» **Work to do**
Write out every line below that includes the word "follow".
-- BEGIN Available data --
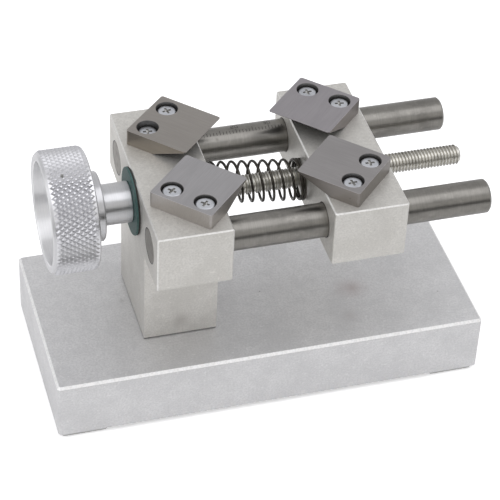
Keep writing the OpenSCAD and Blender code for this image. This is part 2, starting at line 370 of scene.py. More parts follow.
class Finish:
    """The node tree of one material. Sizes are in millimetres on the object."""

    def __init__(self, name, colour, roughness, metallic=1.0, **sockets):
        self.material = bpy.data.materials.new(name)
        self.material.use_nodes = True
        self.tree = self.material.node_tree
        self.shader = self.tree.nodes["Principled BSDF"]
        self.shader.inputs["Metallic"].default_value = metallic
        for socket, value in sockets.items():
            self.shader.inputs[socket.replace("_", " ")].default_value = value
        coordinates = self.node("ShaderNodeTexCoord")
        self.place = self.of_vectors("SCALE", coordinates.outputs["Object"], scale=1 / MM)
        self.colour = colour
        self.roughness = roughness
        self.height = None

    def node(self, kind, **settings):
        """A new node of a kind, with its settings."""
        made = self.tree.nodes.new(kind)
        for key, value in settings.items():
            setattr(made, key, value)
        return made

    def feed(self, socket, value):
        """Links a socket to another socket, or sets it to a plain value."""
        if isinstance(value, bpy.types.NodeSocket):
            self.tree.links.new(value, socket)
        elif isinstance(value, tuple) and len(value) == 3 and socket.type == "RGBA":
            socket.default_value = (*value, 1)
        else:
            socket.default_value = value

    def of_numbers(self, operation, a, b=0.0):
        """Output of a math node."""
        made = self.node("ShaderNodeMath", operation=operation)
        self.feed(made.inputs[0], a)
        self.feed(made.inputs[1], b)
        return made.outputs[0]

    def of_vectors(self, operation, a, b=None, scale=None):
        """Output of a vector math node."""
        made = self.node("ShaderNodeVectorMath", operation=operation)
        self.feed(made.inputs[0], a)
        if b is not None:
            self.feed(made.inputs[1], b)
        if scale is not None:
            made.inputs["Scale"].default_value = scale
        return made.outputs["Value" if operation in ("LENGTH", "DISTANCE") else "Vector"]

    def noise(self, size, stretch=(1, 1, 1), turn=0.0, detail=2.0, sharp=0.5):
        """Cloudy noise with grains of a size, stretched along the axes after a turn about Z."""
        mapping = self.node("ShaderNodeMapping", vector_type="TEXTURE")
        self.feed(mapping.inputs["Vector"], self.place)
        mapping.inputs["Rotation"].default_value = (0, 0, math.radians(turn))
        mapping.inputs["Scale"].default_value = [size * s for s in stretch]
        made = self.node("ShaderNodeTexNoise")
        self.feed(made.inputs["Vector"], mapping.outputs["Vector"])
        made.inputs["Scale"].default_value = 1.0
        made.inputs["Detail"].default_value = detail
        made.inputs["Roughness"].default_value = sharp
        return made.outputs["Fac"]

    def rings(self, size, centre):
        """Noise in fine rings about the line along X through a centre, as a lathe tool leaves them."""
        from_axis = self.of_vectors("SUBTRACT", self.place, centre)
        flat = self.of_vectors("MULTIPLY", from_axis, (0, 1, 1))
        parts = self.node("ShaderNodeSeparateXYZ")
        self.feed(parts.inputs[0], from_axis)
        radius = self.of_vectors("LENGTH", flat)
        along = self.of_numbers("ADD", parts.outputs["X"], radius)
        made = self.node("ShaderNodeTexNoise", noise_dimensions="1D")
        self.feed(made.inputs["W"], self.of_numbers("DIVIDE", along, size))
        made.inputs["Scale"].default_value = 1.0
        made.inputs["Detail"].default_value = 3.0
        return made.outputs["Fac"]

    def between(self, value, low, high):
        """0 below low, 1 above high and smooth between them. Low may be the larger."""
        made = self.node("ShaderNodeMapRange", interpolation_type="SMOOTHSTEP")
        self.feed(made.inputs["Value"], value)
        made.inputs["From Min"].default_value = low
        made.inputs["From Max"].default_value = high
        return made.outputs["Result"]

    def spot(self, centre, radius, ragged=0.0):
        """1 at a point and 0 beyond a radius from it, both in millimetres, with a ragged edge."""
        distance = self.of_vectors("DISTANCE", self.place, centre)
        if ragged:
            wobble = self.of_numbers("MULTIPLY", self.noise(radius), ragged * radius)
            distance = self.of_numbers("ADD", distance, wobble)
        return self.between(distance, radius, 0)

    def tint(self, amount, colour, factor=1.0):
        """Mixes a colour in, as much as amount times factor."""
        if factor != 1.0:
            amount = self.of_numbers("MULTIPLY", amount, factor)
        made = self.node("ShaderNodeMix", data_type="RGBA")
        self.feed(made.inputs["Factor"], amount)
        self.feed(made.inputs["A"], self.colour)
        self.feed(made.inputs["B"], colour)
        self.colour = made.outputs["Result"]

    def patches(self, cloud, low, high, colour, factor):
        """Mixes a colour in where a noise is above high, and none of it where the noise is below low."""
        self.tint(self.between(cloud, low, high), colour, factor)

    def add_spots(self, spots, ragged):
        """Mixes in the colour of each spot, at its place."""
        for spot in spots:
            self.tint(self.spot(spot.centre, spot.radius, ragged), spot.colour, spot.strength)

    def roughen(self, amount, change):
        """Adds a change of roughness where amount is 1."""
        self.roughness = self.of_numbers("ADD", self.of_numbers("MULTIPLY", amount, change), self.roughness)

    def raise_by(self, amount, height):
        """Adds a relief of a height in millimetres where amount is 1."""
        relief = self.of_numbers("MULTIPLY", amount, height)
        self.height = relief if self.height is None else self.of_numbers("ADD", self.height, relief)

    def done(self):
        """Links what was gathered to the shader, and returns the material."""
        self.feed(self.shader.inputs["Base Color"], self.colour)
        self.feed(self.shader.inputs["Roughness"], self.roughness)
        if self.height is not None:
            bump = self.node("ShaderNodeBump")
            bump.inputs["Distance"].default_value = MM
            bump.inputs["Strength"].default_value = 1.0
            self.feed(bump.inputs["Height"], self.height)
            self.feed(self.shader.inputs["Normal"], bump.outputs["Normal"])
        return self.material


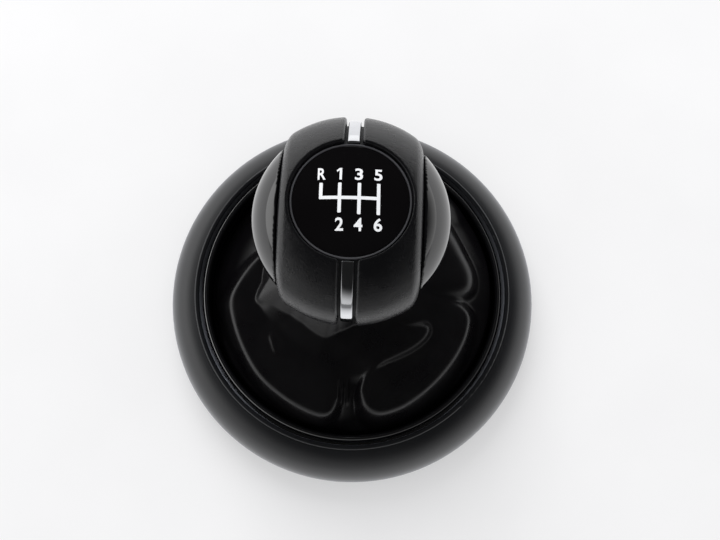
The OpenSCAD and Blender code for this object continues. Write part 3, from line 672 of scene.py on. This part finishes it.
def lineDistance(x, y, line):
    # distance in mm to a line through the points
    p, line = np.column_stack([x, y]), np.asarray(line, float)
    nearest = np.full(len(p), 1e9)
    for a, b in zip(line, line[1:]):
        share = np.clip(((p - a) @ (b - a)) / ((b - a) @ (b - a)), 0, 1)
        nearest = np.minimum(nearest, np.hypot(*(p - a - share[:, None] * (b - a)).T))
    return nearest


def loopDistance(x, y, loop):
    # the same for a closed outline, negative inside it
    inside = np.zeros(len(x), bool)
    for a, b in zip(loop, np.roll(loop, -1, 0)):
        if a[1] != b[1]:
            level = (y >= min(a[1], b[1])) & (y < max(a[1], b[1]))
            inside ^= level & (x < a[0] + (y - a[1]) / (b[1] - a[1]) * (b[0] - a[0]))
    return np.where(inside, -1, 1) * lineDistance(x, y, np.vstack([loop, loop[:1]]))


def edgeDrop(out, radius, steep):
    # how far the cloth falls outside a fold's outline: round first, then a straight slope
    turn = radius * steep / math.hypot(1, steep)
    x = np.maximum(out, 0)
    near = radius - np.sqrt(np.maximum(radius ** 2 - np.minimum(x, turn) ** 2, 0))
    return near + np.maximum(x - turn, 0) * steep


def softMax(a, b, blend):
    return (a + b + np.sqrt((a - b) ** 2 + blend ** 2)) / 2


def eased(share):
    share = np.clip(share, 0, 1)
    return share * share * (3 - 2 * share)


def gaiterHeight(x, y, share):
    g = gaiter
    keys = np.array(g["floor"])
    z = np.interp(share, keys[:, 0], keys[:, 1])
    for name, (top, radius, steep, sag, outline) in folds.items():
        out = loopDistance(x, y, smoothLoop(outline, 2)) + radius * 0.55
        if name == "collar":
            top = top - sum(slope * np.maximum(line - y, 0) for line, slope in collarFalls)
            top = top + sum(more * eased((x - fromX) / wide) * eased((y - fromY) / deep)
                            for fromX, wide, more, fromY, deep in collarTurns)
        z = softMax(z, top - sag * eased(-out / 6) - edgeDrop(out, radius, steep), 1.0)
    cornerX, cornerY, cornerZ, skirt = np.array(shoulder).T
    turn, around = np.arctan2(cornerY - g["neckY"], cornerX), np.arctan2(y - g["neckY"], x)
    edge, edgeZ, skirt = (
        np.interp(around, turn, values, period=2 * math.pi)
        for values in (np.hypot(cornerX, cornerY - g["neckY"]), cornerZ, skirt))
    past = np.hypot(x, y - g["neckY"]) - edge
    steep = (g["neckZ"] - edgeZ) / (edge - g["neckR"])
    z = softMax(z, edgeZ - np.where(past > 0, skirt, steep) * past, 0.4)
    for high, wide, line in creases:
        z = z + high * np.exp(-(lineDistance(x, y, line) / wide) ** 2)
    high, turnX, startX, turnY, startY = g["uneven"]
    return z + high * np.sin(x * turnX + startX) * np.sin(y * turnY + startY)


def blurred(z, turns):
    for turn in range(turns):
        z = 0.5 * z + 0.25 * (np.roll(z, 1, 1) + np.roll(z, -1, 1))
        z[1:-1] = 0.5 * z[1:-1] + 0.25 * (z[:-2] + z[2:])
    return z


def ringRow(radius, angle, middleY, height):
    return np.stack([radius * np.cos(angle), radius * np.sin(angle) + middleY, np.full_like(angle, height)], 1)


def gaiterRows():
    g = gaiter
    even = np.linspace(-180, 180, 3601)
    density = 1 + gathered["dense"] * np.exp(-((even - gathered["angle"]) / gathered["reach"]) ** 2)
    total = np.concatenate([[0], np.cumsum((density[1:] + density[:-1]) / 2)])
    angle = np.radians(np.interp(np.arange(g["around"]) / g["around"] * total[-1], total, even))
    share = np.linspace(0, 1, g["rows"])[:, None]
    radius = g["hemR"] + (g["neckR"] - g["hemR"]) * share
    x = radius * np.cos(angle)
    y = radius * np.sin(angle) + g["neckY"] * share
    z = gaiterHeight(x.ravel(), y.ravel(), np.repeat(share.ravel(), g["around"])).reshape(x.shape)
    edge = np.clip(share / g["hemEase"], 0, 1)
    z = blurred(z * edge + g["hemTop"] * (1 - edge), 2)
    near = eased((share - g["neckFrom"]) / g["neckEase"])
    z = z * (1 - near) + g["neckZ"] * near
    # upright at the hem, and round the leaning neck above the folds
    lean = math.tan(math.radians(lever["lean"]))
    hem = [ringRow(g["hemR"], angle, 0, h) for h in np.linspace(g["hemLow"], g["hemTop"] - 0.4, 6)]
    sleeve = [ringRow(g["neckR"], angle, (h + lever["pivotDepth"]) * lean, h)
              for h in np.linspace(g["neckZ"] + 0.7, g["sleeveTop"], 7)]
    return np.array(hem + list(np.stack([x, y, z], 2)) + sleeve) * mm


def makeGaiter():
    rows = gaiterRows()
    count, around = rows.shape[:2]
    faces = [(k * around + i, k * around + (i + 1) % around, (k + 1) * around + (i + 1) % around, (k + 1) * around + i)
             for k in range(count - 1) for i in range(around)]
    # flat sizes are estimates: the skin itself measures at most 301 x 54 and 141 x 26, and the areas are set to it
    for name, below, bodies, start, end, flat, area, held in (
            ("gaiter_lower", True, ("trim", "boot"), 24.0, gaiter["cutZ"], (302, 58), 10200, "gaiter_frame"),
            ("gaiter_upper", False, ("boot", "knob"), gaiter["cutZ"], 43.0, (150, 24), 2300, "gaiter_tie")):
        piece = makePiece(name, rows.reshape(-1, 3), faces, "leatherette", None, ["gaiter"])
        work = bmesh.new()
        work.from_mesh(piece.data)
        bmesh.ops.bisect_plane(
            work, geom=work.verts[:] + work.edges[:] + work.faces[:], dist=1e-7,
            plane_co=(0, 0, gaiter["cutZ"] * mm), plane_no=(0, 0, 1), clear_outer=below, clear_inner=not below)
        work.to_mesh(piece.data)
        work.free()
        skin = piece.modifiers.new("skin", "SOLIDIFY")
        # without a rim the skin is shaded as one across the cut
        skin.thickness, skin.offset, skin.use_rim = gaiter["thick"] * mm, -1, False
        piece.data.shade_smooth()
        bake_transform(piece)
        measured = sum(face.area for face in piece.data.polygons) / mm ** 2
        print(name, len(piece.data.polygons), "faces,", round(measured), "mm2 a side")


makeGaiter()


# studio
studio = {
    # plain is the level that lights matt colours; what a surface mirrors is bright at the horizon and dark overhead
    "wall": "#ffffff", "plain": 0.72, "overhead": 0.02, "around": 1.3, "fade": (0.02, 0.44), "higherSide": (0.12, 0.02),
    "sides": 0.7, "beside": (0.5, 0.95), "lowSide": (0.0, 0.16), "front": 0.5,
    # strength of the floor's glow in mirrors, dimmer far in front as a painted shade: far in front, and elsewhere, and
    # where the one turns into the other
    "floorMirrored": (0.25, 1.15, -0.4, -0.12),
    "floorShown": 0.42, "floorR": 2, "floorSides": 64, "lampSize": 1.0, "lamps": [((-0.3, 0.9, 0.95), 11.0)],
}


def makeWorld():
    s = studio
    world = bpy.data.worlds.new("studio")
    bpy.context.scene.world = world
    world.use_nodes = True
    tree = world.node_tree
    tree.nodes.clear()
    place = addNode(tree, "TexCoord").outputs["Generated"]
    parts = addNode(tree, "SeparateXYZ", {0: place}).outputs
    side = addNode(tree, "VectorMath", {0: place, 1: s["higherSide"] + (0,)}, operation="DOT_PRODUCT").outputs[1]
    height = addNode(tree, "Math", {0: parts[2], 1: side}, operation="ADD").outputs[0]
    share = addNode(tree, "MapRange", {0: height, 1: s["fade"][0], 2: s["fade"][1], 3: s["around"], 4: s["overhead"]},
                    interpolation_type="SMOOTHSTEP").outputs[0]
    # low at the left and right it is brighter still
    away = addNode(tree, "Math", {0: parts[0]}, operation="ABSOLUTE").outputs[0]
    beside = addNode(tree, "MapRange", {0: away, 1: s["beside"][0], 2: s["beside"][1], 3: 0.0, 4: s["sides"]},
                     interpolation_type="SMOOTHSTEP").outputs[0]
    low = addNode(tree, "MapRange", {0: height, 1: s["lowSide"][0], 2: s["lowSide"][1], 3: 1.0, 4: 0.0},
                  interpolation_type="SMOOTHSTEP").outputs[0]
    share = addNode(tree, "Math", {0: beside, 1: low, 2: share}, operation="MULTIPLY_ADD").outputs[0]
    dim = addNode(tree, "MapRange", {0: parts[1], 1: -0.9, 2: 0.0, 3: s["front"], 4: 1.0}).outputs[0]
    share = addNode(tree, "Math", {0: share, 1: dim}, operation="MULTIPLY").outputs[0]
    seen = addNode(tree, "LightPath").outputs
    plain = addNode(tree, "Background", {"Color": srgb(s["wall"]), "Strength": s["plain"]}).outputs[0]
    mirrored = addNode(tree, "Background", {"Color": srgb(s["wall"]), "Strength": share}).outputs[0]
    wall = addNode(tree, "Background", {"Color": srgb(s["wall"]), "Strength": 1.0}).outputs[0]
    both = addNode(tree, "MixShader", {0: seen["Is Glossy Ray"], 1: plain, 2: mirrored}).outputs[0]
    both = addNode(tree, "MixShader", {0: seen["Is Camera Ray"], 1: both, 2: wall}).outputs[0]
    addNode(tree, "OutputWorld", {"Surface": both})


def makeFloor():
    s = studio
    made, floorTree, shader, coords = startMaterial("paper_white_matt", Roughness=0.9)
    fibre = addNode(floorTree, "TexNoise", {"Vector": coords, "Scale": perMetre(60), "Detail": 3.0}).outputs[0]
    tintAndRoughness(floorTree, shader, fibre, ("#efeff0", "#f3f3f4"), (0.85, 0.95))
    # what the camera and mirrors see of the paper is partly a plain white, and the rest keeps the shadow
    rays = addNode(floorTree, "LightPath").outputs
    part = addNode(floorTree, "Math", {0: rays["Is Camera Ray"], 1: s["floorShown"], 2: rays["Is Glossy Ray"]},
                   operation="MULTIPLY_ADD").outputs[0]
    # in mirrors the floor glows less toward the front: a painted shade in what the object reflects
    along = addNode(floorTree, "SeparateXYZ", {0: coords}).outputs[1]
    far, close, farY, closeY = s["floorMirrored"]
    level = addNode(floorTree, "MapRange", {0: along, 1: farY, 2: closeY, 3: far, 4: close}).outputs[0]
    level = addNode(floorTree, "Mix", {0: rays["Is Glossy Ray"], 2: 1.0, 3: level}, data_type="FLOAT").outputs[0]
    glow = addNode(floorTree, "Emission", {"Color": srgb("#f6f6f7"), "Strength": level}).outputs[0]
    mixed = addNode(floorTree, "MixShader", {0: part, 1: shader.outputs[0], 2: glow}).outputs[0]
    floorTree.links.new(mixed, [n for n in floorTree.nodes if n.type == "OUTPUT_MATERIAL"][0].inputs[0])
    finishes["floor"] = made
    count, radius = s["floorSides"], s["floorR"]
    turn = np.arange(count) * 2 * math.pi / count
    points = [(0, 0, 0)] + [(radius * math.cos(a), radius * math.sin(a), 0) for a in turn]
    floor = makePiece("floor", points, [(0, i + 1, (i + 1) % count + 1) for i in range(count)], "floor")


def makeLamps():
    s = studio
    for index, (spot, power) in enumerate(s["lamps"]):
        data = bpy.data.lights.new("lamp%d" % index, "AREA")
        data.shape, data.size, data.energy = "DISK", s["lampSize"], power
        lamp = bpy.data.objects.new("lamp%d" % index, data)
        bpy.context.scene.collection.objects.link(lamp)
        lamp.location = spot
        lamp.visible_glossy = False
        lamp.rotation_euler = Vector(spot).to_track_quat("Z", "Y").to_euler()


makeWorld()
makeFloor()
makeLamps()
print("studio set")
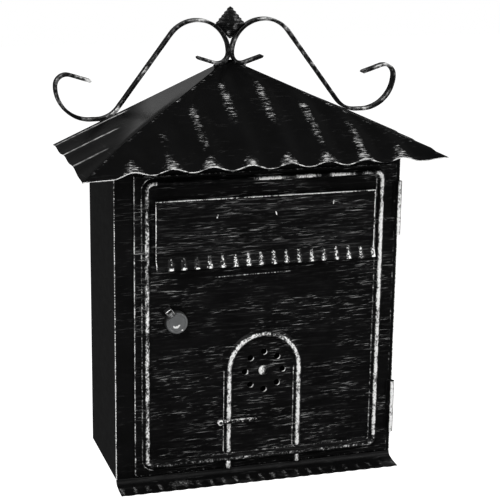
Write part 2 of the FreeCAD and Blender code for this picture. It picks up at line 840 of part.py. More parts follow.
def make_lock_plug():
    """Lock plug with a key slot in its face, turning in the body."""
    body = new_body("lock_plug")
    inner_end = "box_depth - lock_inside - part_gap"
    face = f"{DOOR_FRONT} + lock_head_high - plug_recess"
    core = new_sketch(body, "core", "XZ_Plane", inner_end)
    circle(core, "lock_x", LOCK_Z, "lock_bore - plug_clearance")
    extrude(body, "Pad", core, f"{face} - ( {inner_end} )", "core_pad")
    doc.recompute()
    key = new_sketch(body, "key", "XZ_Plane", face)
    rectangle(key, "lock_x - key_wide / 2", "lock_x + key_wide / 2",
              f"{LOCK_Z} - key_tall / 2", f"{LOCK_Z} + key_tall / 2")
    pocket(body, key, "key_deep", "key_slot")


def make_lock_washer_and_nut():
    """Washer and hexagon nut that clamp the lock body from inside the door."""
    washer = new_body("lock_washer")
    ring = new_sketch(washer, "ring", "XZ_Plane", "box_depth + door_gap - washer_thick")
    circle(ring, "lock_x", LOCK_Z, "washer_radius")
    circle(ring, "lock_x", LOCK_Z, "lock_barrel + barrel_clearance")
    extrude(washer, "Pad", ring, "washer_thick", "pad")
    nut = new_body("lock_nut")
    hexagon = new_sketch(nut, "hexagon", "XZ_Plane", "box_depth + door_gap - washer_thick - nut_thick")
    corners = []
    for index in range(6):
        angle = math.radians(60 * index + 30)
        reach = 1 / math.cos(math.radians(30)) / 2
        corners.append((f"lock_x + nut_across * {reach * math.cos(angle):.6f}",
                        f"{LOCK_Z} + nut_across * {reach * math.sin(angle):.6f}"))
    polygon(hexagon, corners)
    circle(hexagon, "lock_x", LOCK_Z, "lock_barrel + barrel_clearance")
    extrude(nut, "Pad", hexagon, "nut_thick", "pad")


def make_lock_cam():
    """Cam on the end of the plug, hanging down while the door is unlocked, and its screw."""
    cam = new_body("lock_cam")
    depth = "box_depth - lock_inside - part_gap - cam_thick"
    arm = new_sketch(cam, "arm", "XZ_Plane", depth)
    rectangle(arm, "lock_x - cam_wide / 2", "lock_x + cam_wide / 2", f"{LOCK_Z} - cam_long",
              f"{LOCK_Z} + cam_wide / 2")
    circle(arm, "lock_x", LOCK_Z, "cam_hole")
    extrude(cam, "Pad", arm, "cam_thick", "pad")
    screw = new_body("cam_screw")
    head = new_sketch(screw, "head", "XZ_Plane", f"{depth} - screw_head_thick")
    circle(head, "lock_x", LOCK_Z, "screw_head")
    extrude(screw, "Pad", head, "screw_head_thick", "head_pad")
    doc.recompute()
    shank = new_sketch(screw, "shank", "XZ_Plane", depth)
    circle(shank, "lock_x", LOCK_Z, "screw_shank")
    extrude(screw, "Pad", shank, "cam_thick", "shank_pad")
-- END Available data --
» **Exercise output**
Keep writing the OpenSCAD and Blender code for this image. This is part 2, starting at line 370 of scene.py. More parts follow.
Write part 2 of the FreeCAD and Blender code for this picture. It picks up at line 840 of part.py. More parts follow.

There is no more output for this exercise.